Big Water residents asked to conserve water
by Phil Clark
The Big Water public water system was recently hit by lightning and the main well pump has failed. The town activated its backup well, which hadn’t been operated in some time and is currently operating at around one third of normal capacity, or some 130 gallons per minute. During the same storm, an unrelated transformer in town was struck by lightning and caught fire.
A major delay in restoring service is that the failure wasn’t immediately known and was discovered as the July 4 weekend was underway. Obtaining services of a well contractor was difficult since many contractors had released their employees to go on vacation.
Mayor Schmuker was able to obtain another pump and a contractor to work on the system. The contractor will also check the backup well and pump to determine what needs to be done to restore production to normal.
According to the Big Water Fire and Rescue Facebook Page: “The well pump and motor failed on the main well. The secondary (backup) well is pumping at 130 gallons per minute. There is a well pump and motor here locally. (On July 5) a well service (contractor) will arrive and set up to pull pump and motor (on July 6) and install a new pump. (The contractor) will also work (on the) secondary pump to increase its volume.”
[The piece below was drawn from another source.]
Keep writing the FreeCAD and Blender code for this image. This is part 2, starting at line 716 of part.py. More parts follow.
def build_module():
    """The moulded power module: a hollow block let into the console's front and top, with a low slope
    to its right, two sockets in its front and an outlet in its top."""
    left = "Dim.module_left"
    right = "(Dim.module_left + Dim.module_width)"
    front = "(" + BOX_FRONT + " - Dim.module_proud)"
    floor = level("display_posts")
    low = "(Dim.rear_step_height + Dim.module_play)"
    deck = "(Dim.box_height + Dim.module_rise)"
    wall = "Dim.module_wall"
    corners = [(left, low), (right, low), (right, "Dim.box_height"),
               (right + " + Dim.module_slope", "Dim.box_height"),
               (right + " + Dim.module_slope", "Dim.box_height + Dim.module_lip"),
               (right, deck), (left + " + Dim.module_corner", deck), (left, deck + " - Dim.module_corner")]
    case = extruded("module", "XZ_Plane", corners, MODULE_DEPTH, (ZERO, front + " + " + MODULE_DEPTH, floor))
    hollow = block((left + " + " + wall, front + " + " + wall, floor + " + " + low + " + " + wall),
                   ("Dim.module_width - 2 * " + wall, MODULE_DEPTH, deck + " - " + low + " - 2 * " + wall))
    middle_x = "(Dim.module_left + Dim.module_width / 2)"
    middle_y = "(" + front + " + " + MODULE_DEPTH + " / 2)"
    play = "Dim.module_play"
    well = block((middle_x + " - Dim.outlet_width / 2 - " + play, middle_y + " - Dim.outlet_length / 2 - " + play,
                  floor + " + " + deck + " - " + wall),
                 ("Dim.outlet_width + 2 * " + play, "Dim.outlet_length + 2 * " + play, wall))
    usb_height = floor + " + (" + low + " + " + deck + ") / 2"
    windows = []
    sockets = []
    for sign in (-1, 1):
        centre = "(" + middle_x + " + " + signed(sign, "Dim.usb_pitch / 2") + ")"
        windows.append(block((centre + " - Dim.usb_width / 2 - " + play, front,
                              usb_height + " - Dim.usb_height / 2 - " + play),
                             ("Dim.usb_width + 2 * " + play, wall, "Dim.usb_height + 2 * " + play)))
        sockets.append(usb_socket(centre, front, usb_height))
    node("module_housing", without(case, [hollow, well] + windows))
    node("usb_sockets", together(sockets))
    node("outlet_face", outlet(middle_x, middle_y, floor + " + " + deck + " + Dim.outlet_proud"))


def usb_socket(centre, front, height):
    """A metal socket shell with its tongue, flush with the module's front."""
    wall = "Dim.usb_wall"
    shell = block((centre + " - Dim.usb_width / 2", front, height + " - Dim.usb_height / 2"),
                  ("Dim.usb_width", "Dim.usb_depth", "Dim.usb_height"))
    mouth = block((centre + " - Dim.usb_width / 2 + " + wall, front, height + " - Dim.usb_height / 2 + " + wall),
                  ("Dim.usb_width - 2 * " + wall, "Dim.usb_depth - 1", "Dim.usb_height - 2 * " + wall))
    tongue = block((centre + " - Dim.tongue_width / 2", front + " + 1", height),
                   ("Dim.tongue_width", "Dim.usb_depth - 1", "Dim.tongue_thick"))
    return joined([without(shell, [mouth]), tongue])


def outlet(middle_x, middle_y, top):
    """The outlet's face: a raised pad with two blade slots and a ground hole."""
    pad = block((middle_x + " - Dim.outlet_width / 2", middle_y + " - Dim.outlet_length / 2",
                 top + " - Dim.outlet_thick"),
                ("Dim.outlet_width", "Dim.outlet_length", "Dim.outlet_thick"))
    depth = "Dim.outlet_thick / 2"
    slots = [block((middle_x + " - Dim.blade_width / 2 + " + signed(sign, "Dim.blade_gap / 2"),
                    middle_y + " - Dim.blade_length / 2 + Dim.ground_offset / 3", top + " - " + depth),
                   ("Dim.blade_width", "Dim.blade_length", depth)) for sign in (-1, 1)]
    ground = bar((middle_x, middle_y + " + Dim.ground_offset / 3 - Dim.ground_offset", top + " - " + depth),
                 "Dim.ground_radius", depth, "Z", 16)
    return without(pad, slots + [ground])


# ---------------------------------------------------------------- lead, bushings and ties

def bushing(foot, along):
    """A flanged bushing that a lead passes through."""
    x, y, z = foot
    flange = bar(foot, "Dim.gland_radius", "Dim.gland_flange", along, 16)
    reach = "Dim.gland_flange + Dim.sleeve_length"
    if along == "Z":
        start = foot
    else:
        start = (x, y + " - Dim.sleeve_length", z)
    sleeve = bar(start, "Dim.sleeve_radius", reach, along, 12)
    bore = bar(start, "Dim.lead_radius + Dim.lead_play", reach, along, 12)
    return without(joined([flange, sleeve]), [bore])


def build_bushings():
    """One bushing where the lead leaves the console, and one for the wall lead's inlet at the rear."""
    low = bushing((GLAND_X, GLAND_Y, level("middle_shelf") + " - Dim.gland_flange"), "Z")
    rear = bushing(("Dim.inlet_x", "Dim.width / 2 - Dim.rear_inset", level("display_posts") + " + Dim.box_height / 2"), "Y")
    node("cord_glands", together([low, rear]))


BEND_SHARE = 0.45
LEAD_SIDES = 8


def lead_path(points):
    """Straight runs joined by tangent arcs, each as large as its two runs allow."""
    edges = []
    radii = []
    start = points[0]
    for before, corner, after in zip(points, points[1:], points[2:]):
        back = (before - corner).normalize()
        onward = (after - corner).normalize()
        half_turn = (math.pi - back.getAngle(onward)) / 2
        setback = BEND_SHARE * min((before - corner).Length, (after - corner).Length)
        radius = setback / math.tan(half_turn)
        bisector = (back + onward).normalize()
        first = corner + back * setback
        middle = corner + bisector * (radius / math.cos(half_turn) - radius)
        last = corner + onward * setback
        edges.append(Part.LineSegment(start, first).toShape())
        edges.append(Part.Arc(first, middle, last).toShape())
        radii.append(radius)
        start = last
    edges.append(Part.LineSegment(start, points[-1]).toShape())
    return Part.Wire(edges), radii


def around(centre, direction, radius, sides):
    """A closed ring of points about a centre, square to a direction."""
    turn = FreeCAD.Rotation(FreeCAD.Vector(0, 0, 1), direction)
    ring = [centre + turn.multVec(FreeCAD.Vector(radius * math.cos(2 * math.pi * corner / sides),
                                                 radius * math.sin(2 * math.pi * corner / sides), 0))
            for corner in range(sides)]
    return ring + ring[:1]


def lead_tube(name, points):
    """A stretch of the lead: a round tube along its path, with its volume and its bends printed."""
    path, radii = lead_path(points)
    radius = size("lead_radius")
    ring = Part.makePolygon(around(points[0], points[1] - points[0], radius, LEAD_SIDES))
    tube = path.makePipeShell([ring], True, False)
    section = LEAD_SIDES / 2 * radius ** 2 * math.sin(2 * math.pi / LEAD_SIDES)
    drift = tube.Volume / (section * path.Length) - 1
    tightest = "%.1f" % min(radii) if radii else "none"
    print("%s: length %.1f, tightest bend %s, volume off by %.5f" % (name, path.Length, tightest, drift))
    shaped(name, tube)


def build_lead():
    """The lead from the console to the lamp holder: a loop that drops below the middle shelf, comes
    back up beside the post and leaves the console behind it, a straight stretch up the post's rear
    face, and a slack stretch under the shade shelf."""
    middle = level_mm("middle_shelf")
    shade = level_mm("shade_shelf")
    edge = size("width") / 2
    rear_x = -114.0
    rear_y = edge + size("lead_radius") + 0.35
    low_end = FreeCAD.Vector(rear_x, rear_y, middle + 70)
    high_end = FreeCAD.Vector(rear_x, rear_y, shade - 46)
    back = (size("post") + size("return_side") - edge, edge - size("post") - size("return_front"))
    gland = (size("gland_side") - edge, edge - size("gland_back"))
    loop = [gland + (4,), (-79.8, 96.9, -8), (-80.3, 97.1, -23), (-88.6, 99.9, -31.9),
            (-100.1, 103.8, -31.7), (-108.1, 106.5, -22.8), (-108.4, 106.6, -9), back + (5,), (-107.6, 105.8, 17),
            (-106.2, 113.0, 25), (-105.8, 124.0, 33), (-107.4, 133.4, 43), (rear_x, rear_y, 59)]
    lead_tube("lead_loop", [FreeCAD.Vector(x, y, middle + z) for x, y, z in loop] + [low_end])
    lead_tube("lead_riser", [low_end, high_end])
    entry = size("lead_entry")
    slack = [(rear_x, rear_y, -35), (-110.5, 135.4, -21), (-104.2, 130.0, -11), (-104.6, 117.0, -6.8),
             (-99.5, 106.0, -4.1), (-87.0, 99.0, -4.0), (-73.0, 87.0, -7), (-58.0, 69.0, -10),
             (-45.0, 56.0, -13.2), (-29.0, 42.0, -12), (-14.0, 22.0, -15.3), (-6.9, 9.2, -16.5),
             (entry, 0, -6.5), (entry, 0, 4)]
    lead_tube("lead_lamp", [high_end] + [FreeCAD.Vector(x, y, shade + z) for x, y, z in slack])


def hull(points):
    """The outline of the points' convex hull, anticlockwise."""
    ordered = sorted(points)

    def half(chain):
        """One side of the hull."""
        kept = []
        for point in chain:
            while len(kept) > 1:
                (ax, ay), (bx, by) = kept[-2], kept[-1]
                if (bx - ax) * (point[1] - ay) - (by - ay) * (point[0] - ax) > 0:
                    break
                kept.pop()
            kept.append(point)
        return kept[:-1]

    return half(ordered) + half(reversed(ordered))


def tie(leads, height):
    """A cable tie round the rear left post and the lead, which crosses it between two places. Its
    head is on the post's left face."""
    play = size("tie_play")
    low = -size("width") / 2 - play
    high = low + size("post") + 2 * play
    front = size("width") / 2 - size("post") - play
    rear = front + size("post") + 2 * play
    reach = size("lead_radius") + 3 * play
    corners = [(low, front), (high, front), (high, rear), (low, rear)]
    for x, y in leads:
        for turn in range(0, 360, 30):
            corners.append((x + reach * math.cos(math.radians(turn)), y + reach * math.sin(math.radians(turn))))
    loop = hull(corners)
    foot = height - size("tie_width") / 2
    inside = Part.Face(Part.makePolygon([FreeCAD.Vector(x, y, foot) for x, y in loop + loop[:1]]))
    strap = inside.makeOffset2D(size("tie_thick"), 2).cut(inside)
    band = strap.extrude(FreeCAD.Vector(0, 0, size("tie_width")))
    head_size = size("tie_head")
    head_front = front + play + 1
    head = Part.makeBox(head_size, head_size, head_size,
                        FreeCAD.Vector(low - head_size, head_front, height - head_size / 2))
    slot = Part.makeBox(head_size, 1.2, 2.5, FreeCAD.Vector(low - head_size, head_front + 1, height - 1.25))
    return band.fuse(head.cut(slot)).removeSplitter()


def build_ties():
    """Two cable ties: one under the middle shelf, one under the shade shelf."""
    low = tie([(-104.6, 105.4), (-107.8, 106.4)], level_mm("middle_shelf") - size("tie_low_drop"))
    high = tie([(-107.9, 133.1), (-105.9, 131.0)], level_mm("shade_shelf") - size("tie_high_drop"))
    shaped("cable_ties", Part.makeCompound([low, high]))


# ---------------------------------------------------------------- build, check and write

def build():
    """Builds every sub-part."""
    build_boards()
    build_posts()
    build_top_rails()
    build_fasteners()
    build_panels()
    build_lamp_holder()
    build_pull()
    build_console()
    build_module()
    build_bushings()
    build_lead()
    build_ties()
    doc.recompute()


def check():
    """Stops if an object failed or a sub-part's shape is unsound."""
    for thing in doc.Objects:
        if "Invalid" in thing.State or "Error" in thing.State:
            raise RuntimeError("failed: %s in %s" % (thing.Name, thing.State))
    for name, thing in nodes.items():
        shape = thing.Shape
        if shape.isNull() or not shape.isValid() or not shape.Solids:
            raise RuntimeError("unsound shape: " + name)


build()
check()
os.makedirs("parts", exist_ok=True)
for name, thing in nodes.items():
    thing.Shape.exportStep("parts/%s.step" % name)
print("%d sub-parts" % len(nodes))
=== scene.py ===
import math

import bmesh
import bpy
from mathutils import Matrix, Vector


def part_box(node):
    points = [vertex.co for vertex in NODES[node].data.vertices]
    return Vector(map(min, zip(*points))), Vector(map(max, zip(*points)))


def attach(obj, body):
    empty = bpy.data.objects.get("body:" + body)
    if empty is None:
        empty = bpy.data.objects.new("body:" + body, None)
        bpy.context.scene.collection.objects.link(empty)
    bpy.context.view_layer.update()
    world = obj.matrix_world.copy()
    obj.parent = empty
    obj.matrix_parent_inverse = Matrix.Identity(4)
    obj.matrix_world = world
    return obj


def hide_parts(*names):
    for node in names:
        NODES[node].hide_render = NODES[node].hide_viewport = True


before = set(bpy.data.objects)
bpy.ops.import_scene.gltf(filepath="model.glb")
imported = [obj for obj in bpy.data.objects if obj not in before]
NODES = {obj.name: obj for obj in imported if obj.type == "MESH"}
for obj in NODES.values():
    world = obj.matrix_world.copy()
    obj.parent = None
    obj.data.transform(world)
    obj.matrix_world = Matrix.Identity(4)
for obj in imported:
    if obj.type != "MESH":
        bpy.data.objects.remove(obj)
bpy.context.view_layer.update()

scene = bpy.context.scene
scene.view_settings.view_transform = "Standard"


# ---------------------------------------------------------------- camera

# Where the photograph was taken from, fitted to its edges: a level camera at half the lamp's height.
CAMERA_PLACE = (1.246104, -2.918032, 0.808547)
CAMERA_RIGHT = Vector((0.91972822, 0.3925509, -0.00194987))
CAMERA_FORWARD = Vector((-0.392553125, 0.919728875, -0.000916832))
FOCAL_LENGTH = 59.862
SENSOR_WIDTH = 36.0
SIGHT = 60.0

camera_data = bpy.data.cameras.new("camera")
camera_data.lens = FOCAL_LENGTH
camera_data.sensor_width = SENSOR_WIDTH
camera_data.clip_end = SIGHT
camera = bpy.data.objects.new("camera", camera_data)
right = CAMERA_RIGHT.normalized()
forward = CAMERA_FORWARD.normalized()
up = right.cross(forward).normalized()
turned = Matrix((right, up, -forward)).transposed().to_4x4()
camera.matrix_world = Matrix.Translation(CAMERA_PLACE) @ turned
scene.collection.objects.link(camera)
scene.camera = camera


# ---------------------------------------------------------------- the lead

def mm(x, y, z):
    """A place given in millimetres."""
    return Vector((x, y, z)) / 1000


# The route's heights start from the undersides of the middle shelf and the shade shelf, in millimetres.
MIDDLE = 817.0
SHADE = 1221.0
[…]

Hyrum Short, a local resident, in an online post stated, “Our (water) tank has less than two feet of water in it and is lowering.” Over the past 24 hours, the water system produced about 28,000 gallons, enough to keep the taps flowing, but not enough to fill the storage tank or for residents to use water as they are accustomed to.
Residents are further urged to be extra careful with water and limit water usage only to essential uses. The water storage tank holds approximately 150,000 gallons to serve some 320 users. Overnight, the town’s main water storage tank increased its available water to some 28,000 gallons. Since water storage is about 18 percent of maximum, affecting the fire department’s ability to fight fires, residents are asked not to build fires or use fireworks.
While this is an emergency situation, the town is not in danger of running out of water since the backup well is producing water. Filling residential and business water storage tanks only makes the water situation worse and residents are asked not to fill water tanks. Residents of Big Water are asked to limit water use and foregoing vehicle washing, irrigation and all non-essential and high water uses until the water system is restored to normal operations.